Exercise details |
Write out exactly the lines that run from the line containing "piece = split(piece, bisect_by=far, keep=Keep.BOTTOM)" through the line containing "return low, high"; both end lines belong to the answer.

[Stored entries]

+++

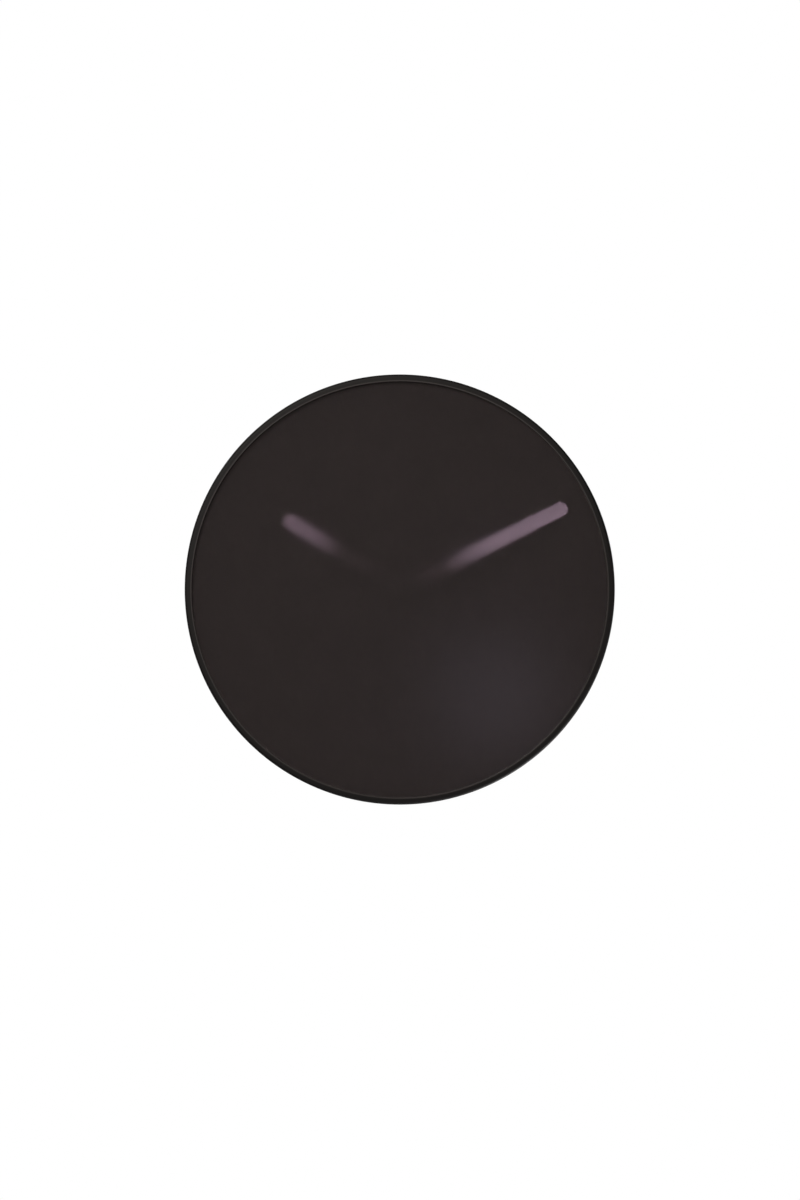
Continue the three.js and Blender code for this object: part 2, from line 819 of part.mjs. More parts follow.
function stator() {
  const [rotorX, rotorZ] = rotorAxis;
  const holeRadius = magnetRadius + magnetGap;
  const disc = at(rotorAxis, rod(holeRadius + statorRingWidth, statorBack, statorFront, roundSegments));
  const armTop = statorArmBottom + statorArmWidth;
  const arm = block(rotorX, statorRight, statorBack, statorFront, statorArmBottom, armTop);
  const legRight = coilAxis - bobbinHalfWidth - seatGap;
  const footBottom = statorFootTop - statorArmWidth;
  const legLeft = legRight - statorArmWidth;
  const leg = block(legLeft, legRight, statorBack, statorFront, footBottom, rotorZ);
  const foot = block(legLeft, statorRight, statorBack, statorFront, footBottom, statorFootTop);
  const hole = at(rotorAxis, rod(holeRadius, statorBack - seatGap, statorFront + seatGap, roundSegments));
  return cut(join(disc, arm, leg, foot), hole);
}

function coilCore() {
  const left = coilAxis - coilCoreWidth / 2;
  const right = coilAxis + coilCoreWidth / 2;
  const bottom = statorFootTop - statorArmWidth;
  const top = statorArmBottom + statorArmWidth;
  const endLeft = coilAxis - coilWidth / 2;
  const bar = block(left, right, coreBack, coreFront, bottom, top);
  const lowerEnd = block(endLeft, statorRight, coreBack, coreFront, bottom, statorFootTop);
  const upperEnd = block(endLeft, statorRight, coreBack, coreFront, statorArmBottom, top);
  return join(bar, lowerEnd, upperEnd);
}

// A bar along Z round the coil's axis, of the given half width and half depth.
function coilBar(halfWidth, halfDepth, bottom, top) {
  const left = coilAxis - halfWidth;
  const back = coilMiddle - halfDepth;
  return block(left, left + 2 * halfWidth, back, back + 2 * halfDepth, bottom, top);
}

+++

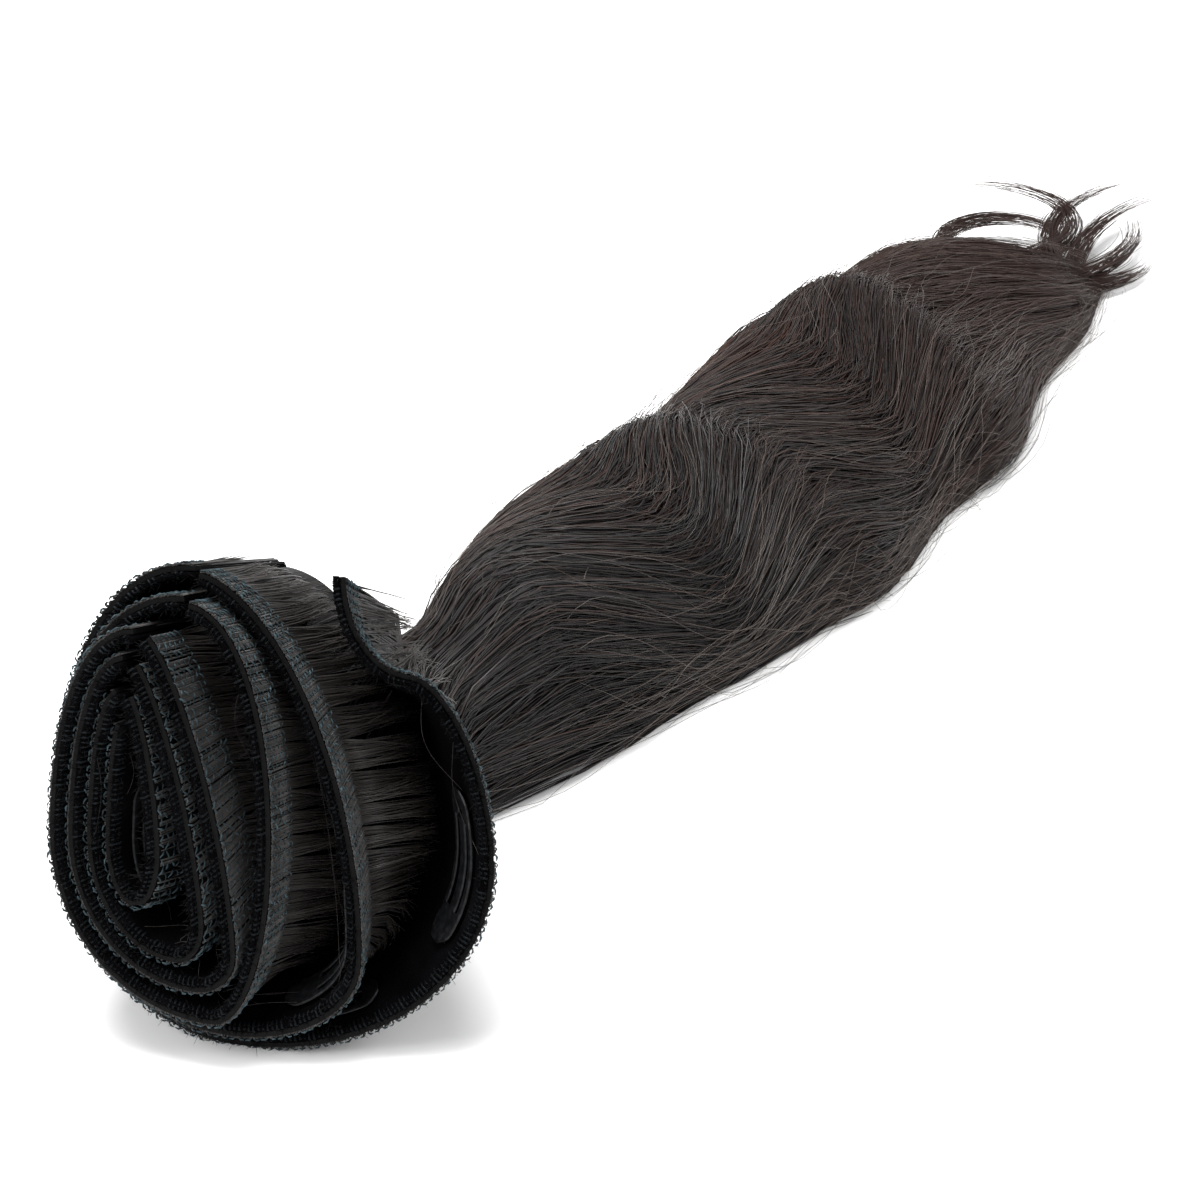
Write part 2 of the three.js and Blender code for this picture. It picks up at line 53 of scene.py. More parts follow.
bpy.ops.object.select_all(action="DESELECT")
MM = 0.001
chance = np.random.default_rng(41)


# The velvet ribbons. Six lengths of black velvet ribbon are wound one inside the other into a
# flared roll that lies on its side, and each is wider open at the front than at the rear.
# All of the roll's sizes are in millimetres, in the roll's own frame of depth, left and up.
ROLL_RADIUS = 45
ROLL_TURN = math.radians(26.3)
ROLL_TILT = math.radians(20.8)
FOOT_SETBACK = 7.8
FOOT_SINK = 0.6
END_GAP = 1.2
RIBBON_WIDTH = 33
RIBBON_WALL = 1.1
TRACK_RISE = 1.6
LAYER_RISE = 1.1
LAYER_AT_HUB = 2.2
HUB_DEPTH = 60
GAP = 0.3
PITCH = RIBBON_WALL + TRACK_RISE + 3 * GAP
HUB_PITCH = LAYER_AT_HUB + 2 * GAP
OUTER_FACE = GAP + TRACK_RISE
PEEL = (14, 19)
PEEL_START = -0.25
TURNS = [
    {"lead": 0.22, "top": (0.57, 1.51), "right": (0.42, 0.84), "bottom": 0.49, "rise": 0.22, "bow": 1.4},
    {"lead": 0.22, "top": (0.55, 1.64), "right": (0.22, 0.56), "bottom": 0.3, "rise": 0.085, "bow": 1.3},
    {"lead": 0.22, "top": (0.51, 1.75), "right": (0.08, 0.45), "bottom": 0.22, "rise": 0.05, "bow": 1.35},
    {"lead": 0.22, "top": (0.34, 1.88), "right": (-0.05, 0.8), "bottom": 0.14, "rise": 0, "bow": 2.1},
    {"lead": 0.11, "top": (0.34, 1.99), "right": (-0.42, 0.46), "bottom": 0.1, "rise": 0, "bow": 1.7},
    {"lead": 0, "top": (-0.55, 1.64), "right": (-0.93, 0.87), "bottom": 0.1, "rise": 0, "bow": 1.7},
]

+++

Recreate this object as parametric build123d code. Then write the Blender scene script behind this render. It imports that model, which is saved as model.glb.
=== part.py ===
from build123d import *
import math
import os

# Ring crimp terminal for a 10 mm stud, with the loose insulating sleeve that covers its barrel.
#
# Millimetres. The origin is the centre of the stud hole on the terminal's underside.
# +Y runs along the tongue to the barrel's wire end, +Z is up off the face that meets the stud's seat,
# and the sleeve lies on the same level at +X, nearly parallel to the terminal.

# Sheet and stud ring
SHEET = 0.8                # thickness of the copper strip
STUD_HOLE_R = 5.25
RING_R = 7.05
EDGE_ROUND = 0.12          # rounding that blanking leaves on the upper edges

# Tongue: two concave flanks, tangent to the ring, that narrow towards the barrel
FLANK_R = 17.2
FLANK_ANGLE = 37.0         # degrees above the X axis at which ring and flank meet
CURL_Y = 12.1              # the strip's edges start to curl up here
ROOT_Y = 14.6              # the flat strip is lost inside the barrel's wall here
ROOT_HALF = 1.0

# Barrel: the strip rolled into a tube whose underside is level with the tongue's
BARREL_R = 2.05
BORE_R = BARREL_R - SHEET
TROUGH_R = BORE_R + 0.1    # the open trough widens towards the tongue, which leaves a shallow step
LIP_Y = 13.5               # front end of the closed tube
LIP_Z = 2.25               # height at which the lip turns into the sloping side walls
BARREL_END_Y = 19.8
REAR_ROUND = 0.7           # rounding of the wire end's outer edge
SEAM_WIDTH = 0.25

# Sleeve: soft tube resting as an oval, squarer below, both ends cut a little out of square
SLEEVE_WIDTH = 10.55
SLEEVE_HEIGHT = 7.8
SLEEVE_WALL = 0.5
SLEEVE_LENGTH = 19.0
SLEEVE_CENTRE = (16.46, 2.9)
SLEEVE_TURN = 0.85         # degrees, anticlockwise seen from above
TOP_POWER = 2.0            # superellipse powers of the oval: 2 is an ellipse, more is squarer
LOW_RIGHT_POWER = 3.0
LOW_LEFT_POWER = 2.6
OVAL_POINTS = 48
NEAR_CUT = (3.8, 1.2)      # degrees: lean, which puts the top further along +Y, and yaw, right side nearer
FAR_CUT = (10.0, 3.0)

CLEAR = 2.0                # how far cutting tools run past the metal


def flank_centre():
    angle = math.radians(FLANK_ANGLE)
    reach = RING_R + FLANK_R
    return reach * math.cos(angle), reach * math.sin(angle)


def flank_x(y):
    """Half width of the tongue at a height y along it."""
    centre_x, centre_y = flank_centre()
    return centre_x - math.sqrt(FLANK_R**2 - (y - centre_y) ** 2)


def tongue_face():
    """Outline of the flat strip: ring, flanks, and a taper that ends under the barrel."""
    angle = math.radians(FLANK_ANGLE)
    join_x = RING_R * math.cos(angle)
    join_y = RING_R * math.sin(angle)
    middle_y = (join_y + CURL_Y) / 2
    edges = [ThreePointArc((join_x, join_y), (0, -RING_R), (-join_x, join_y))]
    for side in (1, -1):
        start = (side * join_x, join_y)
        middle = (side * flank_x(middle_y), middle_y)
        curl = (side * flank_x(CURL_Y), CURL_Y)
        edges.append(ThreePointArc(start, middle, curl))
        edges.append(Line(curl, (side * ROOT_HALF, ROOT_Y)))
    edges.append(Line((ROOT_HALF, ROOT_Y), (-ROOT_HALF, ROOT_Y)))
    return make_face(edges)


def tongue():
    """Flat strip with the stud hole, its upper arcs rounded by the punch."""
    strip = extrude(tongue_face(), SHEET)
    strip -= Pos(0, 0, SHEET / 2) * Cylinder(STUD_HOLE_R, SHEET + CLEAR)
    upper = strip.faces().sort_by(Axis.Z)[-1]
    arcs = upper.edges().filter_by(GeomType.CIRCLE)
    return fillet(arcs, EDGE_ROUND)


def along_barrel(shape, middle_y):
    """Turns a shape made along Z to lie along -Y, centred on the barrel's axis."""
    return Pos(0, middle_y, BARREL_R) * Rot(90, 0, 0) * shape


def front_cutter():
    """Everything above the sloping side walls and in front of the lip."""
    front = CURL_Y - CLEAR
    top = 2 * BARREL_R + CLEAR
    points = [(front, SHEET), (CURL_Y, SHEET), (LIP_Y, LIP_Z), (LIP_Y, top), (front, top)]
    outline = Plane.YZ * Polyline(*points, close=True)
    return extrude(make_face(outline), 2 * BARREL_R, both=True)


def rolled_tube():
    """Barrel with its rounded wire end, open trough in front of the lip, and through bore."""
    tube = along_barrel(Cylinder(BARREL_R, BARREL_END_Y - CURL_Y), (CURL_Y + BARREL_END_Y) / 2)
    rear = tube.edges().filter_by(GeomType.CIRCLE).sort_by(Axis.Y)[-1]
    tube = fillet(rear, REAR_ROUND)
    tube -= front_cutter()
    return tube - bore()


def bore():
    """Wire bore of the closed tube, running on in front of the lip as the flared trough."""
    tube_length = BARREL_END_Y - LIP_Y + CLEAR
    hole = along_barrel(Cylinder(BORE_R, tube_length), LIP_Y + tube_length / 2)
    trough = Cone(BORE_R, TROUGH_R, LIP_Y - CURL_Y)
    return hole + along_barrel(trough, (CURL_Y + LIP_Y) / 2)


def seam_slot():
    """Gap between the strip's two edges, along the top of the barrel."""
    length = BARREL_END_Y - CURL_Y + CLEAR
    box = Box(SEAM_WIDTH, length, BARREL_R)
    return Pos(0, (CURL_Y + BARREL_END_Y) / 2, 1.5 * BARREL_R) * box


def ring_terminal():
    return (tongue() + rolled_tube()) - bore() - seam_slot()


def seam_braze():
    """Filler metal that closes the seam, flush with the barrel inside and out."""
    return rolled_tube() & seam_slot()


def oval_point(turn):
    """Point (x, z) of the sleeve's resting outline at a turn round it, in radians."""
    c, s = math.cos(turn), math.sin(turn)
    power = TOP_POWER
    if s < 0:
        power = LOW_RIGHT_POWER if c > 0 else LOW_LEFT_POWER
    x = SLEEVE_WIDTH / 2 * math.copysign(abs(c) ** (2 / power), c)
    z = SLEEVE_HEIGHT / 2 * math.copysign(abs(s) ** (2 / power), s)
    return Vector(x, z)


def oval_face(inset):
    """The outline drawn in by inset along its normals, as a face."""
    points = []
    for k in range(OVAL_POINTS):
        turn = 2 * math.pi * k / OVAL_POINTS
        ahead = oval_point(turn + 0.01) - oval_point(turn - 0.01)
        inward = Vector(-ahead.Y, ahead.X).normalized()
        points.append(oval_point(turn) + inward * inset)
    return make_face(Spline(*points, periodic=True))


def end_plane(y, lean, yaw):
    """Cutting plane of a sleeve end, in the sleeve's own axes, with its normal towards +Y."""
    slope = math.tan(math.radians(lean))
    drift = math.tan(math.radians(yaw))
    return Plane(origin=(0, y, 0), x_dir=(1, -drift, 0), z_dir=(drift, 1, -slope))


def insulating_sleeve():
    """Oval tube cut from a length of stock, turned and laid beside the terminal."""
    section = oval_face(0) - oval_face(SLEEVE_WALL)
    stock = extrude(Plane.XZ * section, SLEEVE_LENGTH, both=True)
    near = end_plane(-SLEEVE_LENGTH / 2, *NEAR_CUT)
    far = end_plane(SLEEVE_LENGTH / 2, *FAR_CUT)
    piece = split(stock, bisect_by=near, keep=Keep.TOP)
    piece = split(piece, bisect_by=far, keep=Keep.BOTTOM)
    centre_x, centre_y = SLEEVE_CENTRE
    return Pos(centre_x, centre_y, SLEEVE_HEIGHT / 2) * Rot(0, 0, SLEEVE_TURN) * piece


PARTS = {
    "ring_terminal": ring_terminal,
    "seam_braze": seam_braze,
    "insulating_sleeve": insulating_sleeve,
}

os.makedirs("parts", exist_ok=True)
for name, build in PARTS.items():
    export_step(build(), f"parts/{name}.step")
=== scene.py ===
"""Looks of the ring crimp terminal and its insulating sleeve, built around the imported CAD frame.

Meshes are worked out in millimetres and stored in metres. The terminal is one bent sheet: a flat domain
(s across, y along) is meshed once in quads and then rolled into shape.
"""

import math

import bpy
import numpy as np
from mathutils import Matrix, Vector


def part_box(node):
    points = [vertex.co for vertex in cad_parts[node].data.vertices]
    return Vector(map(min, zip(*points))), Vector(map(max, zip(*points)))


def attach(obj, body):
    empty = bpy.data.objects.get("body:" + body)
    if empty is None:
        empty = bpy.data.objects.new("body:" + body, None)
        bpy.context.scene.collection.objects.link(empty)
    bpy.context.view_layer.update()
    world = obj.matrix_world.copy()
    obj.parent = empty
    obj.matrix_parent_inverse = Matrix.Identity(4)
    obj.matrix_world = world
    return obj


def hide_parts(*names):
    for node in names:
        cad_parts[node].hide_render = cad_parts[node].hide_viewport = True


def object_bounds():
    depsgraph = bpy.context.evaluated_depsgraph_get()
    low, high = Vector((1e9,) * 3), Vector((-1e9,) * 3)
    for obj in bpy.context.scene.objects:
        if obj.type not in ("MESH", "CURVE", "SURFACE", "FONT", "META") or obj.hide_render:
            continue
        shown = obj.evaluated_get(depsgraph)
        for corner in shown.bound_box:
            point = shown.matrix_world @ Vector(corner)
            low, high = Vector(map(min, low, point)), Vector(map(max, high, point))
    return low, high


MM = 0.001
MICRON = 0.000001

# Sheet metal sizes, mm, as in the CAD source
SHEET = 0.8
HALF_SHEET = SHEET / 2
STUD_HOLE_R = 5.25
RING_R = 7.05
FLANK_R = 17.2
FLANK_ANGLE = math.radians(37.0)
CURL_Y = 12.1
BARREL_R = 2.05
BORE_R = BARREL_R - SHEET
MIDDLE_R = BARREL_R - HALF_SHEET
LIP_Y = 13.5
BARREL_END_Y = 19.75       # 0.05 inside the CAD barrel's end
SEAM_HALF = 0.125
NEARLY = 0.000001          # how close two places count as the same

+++

Correct output |
    piece = split(piece, bisect_by=far, keep=Keep.BOTTOM)
    centre_x, centre_y = SLEEVE_CENTRE
    return Pos(centre_x, centre_y, SLEEVE_HEIGHT / 2) * Rot(0, 0, SLEEVE_TURN) * piece


PARTS = {
    "ring_terminal": ring_terminal,
    "seam_braze": seam_braze,
    "insulating_sleeve": insulating_sleeve,
}

os.makedirs("parts", exist_ok=True)
for name, build in PARTS.items():
    export_step(build(), f"parts/{name}.step")
=== scene.py ===
"""Looks of the ring crimp terminal and its insulating sleeve, built around the imported CAD frame.

Meshes are worked out in millimetres and stored in metres. The terminal is one bent sheet: a flat domain
(s across, y along) is meshed once in quads and then rolled into shape.
"""

import math

import bpy
import numpy as np
from mathutils import Matrix, Vector


def part_box(node):
    points = [vertex.co for vertex in cad_parts[node].data.vertices]
    return Vector(map(min, zip(*points))), Vector(map(max, zip(*points)))


def attach(obj, body):
    empty = bpy.data.objects.get("body:" + body)
    if empty is None:
        empty = bpy.data.objects.new("body:" + body, None)
        bpy.context.scene.collection.objects.link(empty)
    bpy.context.view_layer.update()
    world = obj.matrix_world.copy()
    obj.parent = empty
    obj.matrix_parent_inverse = Matrix.Identity(4)
    obj.matrix_world = world
    return obj


def hide_parts(*names):
    for node in names:
        cad_parts[node].hide_render = cad_parts[node].hide_viewport = True


def object_bounds():
    depsgraph = bpy.context.evaluated_depsgraph_get()
    low, high = Vector((1e9,) * 3), Vector((-1e9,) * 3)
    for obj in bpy.context.scene.objects:
        if obj.type not in ("MESH", "CURVE", "SURFACE", "FONT", "META") or obj.hide_render:
            continue
        shown = obj.evaluated_get(depsgraph)
        for corner in shown.bound_box:
            point = shown.matrix_world @ Vector(corner)
            low, high = Vector(map(min, low, point)), Vector(map(max, high, point))
    return low, high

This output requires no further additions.